+++ EXERCISE INPUTS +++
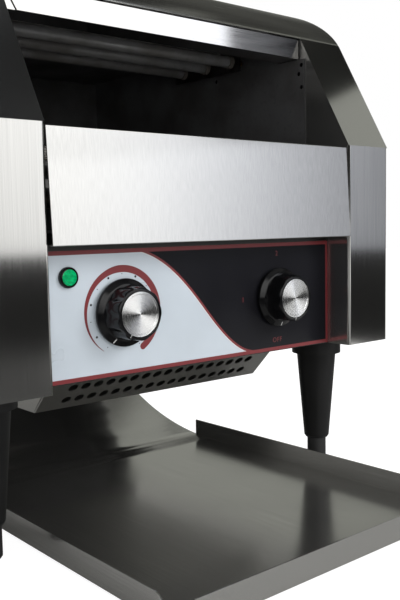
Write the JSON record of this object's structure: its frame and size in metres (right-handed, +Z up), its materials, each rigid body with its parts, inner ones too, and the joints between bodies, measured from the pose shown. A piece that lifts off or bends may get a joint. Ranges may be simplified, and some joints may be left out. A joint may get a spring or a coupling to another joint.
{
  "type": "conveyor toaster",
  "caption": "Stainless conveyor toaster with a wire belt between upper and lower heaters, a rear drop, a curved slide and a toast tray on the table in front, knobs, lamp and adjustable feet",
  "frame": {"origin": "On the table, at the middle of the whole outline, tray included; z = 0 is the underside of the feet and of the tray pads", "axes": "+X to the right seen from the front, +Y to the rear along the belt, +Z up. The feed opening, the knobs and the tray face -Y"},
  "size_m": [0.368, 0.526, 0.387],
  "materials": {
    "stainless_casing": "stainless sheet with a fine vertical brushed grain",
    "stainless_cover": "stainless sheet, brushed, darker in its reflections",
    "polished_trim": "bright rolled stainless strip",
    "tray_stainless": "bright annealed stainless sheet, near mirror",
    "galvanised_steel": "galvanised sheet",
    "chamber_steel": "heat-darkened stainless sheet",
    "reflector_aluminium": "bright folded sheet",
    "printed_film": "printed panel film: pale field, dark field, dark red border and dial arc",
    "black_plastic": "moulded black plastic",
    "knob_plastic": "glossy moulded black plastic",
    "green_lens": "ribbed translucent green lens",
    "spun_aluminium": "face-turned with fine rings",
    "turned_steel": "turned bright steel",
    "sprocket_steel": "plain steel",
    "belt_wire": "bright stainless wire, slightly heat-tinted",
    "heater_sheath": "oxidised metal heater sheath",
    "ceramic": "white ceramic",
    "brass": "plain brass",
    "motor_paint": "grey paint",
    "circuit_board": "green circuit board with dark components",
    "terminal_plastic": "ivory moulded plastic",
    "leg_plastic": "matt black moulded leg",
    "foot_rubber": "black rubber"
  },
  "bodies": {
    "casing": {"left_side_shell": "stainless_casing", "right_side_shell": "stainless_casing", "top_cover": "stainless_cover", "hood_lip": "polished_trim", "front_guard": "stainless_casing", "rear_panel": "stainless_casing", "base_plate": "galvanised_steel", "control_panel": "stainless_casing", "panel_overlay": "printed_film", "lamp_bezel": "black_plastic", "lamp_lens": "green_lens", "speed_control": "black_plastic", "mode_switch": "black_plastic", "left_chamber_plate": "chamber_steel", "right_chamber_plate": "chamber_steel", "ceiling_plate": "chamber_steel", "chamber_floor": "galvanised_steel", "rear_baffle": "chamber_steel", "upper_reflector": "reflector_aluminium", "upper_heaters": "heater_sheath", "lower_reflector": "reflector_aluminium", "lower_heaters": "heater_sheath", "heater_brackets": "galvanised_steel", "heater_insulators": "ceramic", "heater_nuts": "brass", "conveyor_belt": "belt_wire", "shaft_bushes": "brass", "drive_chain": "belt_wire", "gear_motor": "motor_paint", "motor_bracket": "galvanised_steel", "fan_frame": "black_plastic", "control_board": "circuit_board", "terminal_block": "terminal_plastic", "cord_gland": "black_plastic", "vent_skirt": "stainless_casing", "leg_front_left": "leg_plastic", "leg_front_right": "leg_plastic", "leg_rear_left": "leg_plastic", "leg_rear_right": "leg_plastic", "fasteners": "turned_steel"},
    "drive_shaft": {"rear_shaft": "turned_steel", "rear_sprockets": "sprocket_steel", "driven_sprocket": "sprocket_steel"},
    "return_shaft": {"front_shaft": "turned_steel", "front_sprockets": "sprocket_steel"},
    "motor_output": {"motor_shaft": "turned_steel", "motor_sprocket": "sprocket_steel"},
    "fan": {"fan_rotor": "black_plastic"},
    "speed_dial": {"speed_knob": "knob_plastic", "speed_knob_cap": "spun_aluminium", "speed_shaft": "turned_steel"},
    "mode_dial": {"mode_knob": "knob_plastic", "mode_knob_cap": "spun_aluminium", "mode_shaft": "turned_steel"},
    "front_left_foot": {"foot_front_left": "foot_rubber"},
    "front_right_foot": {"foot_front_right": "foot_rubber"},
    "rear_left_foot": {"foot_rear_left": "foot_rubber"},
    "rear_right_foot": {"foot_rear_right": "foot_rubber"},
    "tray": {"toast_tray": "tray_stainless", "tray_bumpers": "foot_rubber"}
  },
  "joints": [
    {"name": "conveyor_drive", "type": "hinge", "parent": "casing", "child": "drive_shaft", "pos_m": [0, 0.1203, 0.24441], "axis": [1, 0, 0], "continuous": true},
    {"name": "front_shaft_turn", "type": "hinge", "parent": "casing", "child": "return_shaft", "pos_m": [0, -0.121, 0.24441], "axis": [1, 0, 0], "continuous": true},
    {"name": "motor_turn", "type": "hinge", "parent": "casing", "child": "motor_output", "pos_m": [0, 0.06, 0.15], "axis": [1, 0, 0], "continuous": true},
    {"name": "fan_spin", "type": "hinge", "parent": "casing", "child": "fan", "pos_m": [0, -0.005, 0.1122], "axis": [0, 0, 1], "continuous": true},
    {"name": "speed_knob_turn", "type": "hinge", "parent": "casing", "child": "speed_dial", "pos_m": [-0.069, -0.135, 0.1522], "axis": [0, 1, 0], "range_deg": [0, 300]},
    {"name": "mode_knob_turn", "type": "hinge", "parent": "casing", "child": "mode_dial", "pos_m": [0.0755, -0.135, 0.1522], "axis": [0, 1, 0], "range_deg": [0, 270]},
    {"name": "front_left_foot_adjust", "type": "slide", "parent": "casing", "child": "front_left_foot", "axis": [0, 0, -1], "range_m": [0, 0.012]},
    {"name": "front_right_foot_adjust", "type": "slide", "parent": "casing", "child": "front_right_foot", "axis": [0, 0, -1], "range_m": [0, 0.012]},
    {"name": "rear_left_foot_adjust", "type": "slide", "parent": "casing", "child": "rear_left_foot", "axis": [0, 0, -1], "range_m": [0, 0.012]},
    {"name": "rear_right_foot_adjust", "type": "slide", "parent": "casing", "child": "rear_right_foot", "axis": [0, 0, -1], "range_m": [0, 0.012]},
    {"name": "tray_slide", "type": "slide", "parent": "casing", "child": "tray", "axis": [0, -1, 0], "range_m": [0, 0.3]}
  ],
  "couplings": [
    {"joint": "front_shaft_turn", "follows": "conveyor_drive", "ratio": 1},
    {"joint": "motor_turn", "follows": "conveyor_drive", "ratio": 2}
  ]
}
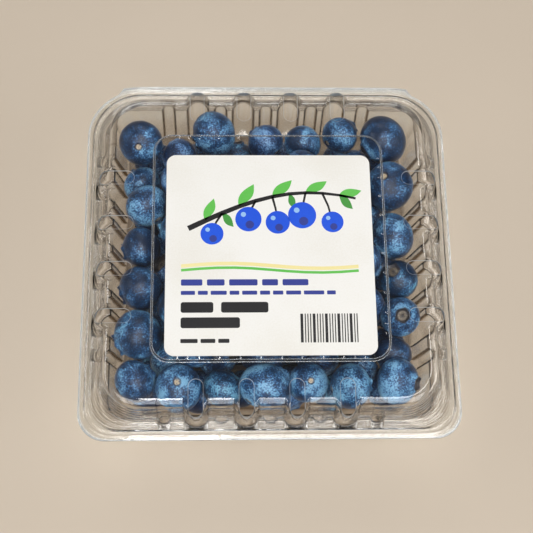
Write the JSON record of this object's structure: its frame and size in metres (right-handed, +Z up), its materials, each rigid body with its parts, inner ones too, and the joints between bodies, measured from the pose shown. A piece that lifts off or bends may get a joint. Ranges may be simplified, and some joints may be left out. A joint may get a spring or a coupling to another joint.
{
  "type": "punnet of blueberries",
  "caption": "Clear hinged plastic box with fluted walls, a vented snap-shut lid and a plain square label, filled with a loose heap of round blue berries.",
  "frame": {"origin": "centre of the tub's flat foot, on the surface that the punnet stands on", "axes": "+Z up through the lid, +Y towards the hinge at the back, +X to the right seen from the front"},
  "size_m": [0.112, 0.1134, 0.0348],
  "materials": {
    "clear_tub": "clear gloss plastic",
    "berry_skin": "dark blue fruit skin with a pale waxy bloom",
    "clear_lid": "clear gloss plastic",
    "label_paper": "smooth coated paper"
  },
  "bodies": {
    "base": {"tub": "clear_tub", "berries": "berry_skin"},
    "lid": {"lid": "clear_lid", "label": "label_paper"}
  },
  "joints": [
    {"name": "lid_hinge", "type": "hinge", "parent": "base", "child": "lid", "pos_m": [0, 0.0576, 0.02315], "axis": [-1, 0, 0], "range_deg": [0, 180]}
  ]
}
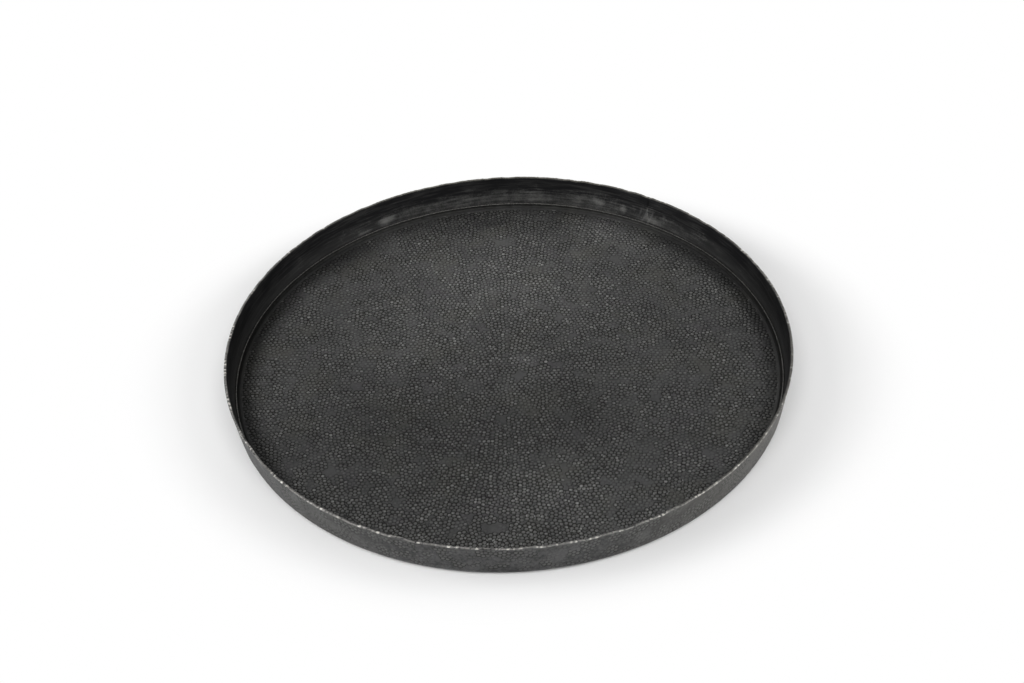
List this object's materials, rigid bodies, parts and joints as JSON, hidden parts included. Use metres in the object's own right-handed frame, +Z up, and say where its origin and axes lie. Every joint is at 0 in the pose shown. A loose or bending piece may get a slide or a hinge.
+++
__STATED PROBLEM__: Repeat every entry exactly, please.

__RESPONSE__:
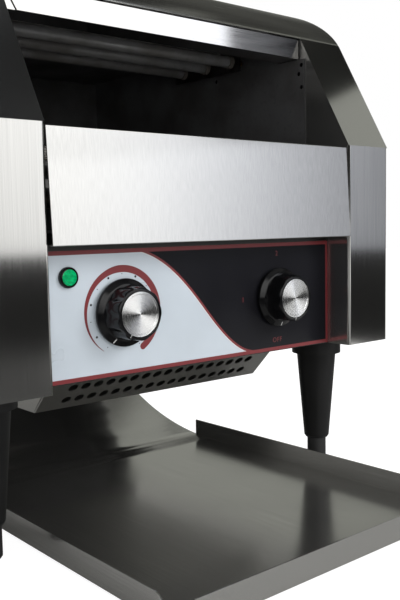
Write the JSON record of this object's structure: its frame and size in metres (right-handed, +Z up), its materials, each rigid body with its parts, inner ones too, and the joints between bodies, measured from the pose shown. A piece that lifts off or bends may get a joint. Ranges may be simplified, and some joints may be left out. A joint may get a spring or a coupling to another joint.
{
  "type": "conveyor toaster",
  "caption": "Stainless conveyor toaster with a wire belt between upper and lower heaters, a rear drop, a curved slide and a toast tray on the table in front, knobs, lamp and adjustable feet",
  "frame": {"origin": "On the table, at the middle of the whole outline, tray included; z = 0 is the underside of the feet and of the tray pads", "axes": "+X to the right seen from the front, +Y to the rear along the belt, +Z up. The feed opening, the knobs and the tray face -Y"},
  "size_m": [0.368, 0.526, 0.387],
  "materials": {
    "stainless_casing": "stainless sheet with a fine vertical brushed grain",
    "stainless_cover": "stainless sheet, brushed, darker in its reflections",
    "polished_trim": "bright rolled stainless strip",
    "tray_stainless": "bright annealed stainless sheet, near mirror",
    "galvanised_steel": "galvanised sheet",
    "chamber_steel": "heat-darkened stainless sheet",
    "reflector_aluminium": "bright folded sheet",
    "printed_film": "printed panel film: pale field, dark field, dark red border and dial arc",
    "black_plastic": "moulded black plastic",
    "knob_plastic": "glossy moulded black plastic",
    "green_lens": "ribbed translucent green lens",
    "spun_aluminium": "face-turned with fine rings",
    "turned_steel": "turned bright steel",
    "sprocket_steel": "plain steel",
    "belt_wire": "bright stainless wire, slightly heat-tinted",
    "heater_sheath": "oxidised metal heater sheath",
    "ceramic": "white ceramic",
    "brass": "plain brass",
    "motor_paint": "grey paint",
    "circuit_board": "green circuit board with dark components",
    "terminal_plastic": "ivory moulded plastic",
    "leg_plastic": "matt black moulded leg",
    "foot_rubber": "black rubber"
  },
  "bodies": {
    "casing": {"left_side_shell": "stainless_casing", "right_side_shell": "stainless_casing", "top_cover": "stainless_cover", "hood_lip": "polished_trim", "front_guard": "stainless_casing", "rear_panel": "stainless_casing", "base_plate": "galvanised_steel", "control_panel": "stainless_casing", "panel_overlay": "printed_film", "lamp_bezel": "black_plastic", "lamp_lens": "green_lens", "speed_control": "black_plastic", "mode_switch": "black_plastic", "left_chamber_plate": "chamber_steel", "right_chamber_plate": "chamber_steel", "ceiling_plate": "chamber_steel", "chamber_floor": "galvanised_steel", "rear_baffle": "chamber_steel", "upper_reflector": "reflector_aluminium", "upper_heaters": "heater_sheath", "lower_reflector": "reflector_aluminium", "lower_heaters": "heater_sheath", "heater_brackets": "galvanised_steel", "heater_insulators": "ceramic", "heater_nuts": "brass", "conveyor_belt": "belt_wire", "shaft_bushes": "brass", "drive_chain": "belt_wire", "gear_motor": "motor_paint", "motor_bracket": "galvanised_steel", "fan_frame": "black_plastic", "control_board": "circuit_board", "terminal_block": "terminal_plastic", "cord_gland": "black_plastic", "vent_skirt": "stainless_casing", "leg_front_left": "leg_plastic", "leg_front_right": "leg_plastic", "leg_rear_left": "leg_plastic", "leg_rear_right": "leg_plastic", "fasteners": "turned_steel"},
    "drive_shaft": {"rear_shaft": "turned_steel", "rear_sprockets": "sprocket_steel", "driven_sprocket": "sprocket_steel"},
    "return_shaft": {"front_shaft": "turned_steel", "front_sprockets": "sprocket_steel"},
    "motor_output": {"motor_shaft": "turned_steel", "motor_sprocket": "sprocket_steel"},
    "fan": {"fan_rotor": "black_plastic"},
    "speed_dial": {"speed_knob": "knob_plastic", "speed_knob_cap": "spun_aluminium", "speed_shaft": "turned_steel"},
    "mode_dial": {"mode_knob": "knob_plastic", "mode_knob_cap": "spun_aluminium", "mode_shaft": "turned_steel"},
    "front_left_foot": {"foot_front_left": "foot_rubber"},
    "front_right_foot": {"foot_front_right": "foot_rubber"},
    "rear_left_foot": {"foot_rear_left": "foot_rubber"},
    "rear_right_foot": {"foot_rear_right": "foot_rubber"},
    "tray": {"toast_tray": "tray_stainless", "tray_bumpers": "foot_rubber"}
  },
  "joints": [
    {"name": "conveyor_drive", "type": "hinge", "parent": "casing", "child": "drive_shaft", "pos_m": [0, 0.1203, 0.24441], "axis": [1, 0, 0], "continuous": true},
    {"name": "front_shaft_turn", "type": "hinge", "parent": "casing", "child": "return_shaft", "pos_m": [0, -0.121, 0.24441], "axis": [1, 0, 0], "continuous": true},
    {"name": "motor_turn", "type": "hinge", "parent": "casing", "child": "motor_output", "pos_m": [0, 0.06, 0.15], "axis": [1, 0, 0], "continuous": true},
    {"name": "fan_spin", "type": "hinge", "parent": "casing", "child": "fan", "pos_m": [0, -0.005, 0.1122], "axis": [0, 0, 1], "continuous": true},
    {"name": "speed_knob_turn", "type": "hinge", "parent": "casing", "child": "speed_dial", "pos_m": [-0.069, -0.135, 0.1522], "axis": [0, 1, 0], "range_deg": [0, 300]},
    {"name": "mode_knob_turn", "type": "hinge", "parent": "casing", "child": "mode_dial", "pos_m": [0.0755, -0.135, 0.1522], "axis": [0, 1, 0], "range_deg": [0, 270]},
    {"name": "front_left_foot_adjust", "type": "slide", "parent": "casing", "child": "front_left_foot", "axis": [0, 0, -1], "range_m": [0, 0.012]},
    {"name": "front_right_foot_adjust", "type": "slide", "parent": "casing", "child": "front_right_foot", "axis": [0, 0, -1], "range_m": [0, 0.012]},
    {"name": "rear_left_foot_adjust", "type": "slide", "parent": "casing", "child": "rear_left_foot", "axis": [0, 0, -1], "range_m": [0, 0.012]},
    {"name": "rear_right_foot_adjust", "type": "slide", "parent": "casing", "child": "rear_right_foot", "axis": [0, 0, -1], "range_m": [0, 0.012]},
    {"name": "tray_slide", "type": "slide", "parent": "casing", "child": "tray", "axis": [0, -1, 0], "range_m": [0, 0.3]}
  ],
  "couplings": [
    {"joint": "front_shaft_turn", "follows": "conveyor_drive", "ratio": 1},
    {"joint": "motor_turn", "follows": "conveyor_drive", "ratio": 2}
  ]
}
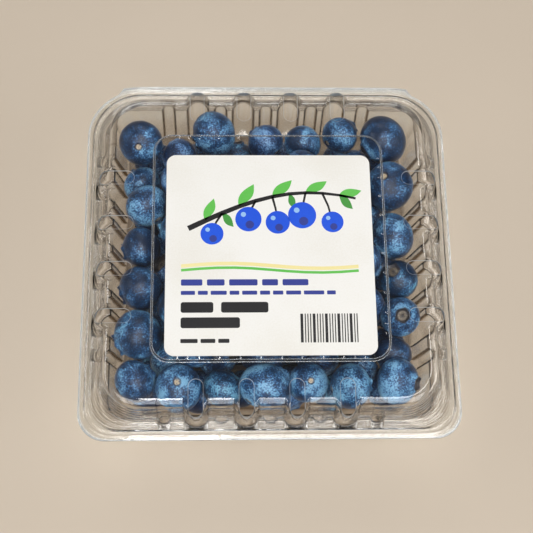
Write the JSON record of this object's structure: its frame and size in metres (right-handed, +Z up), its materials, each rigid body with its parts, inner ones too, and the joints between bodies, measured from the pose shown. A piece that lifts off or bends may get a joint. Ranges may be simplified, and some joints may be left out. A joint may get a spring or a coupling to another joint.
{
  "type": "punnet of blueberries",
  "caption": "Clear hinged plastic box with fluted walls, a vented snap-shut lid and a plain square label, filled with a loose heap of round blue berries.",
  "frame": {"origin": "centre of the tub's flat foot, on the surface that the punnet stands on", "axes": "+Z up through the lid, +Y towards the hinge at the back, +X to the right seen from the front"},
  "size_m": [0.112, 0.1134, 0.0348],
  "materials": {
    "clear_tub": "clear gloss plastic",
    "berry_skin": "dark blue fruit skin with a pale waxy bloom",
    "clear_lid": "clear gloss plastic",
    "label_paper": "smooth coated paper"
  },
  "bodies": {
    "base": {"tub": "clear_tub", "berries": "berry_skin"},
    "lid": {"lid": "clear_lid", "label": "label_paper"}
  },
  "joints": [
    {"name": "lid_hinge", "type": "hinge", "parent": "base", "child": "lid", "pos_m": [0, 0.0576, 0.02315], "axis": [-1, 0, 0], "range_deg": [0, 180]}
  ]
}
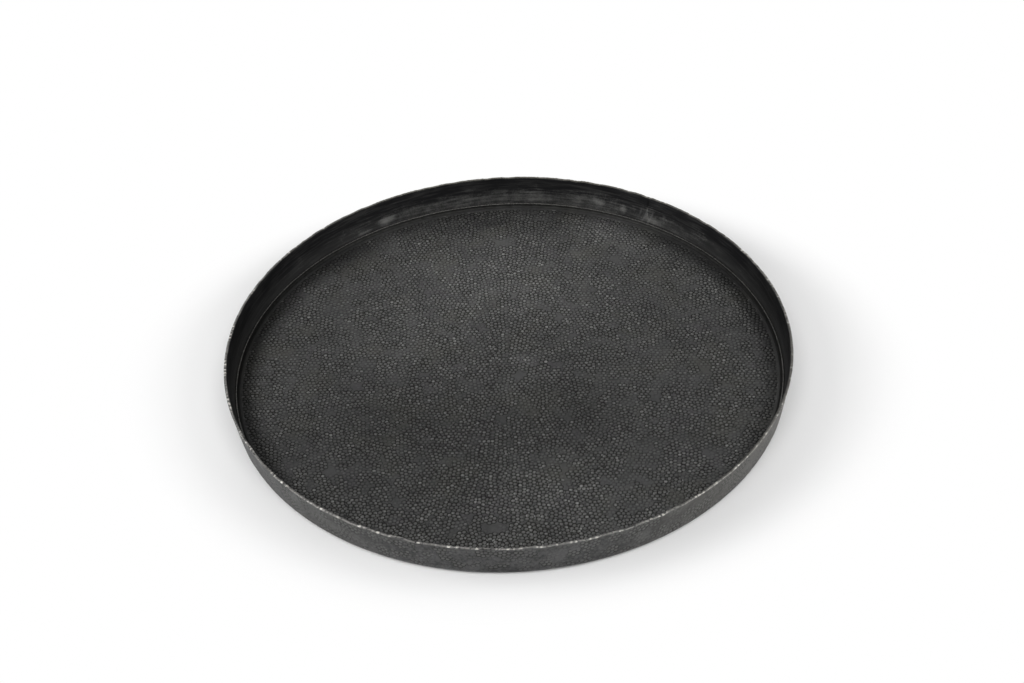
List this object's materials, rigid bodies, parts and joints as JSON, hidden parts included. Use metres in the object's own right-handed frame, +Z up, and say where its origin and axes lie. Every joint is at 0 in the pose shown. A loose or bending piece may get a slide or a hinge.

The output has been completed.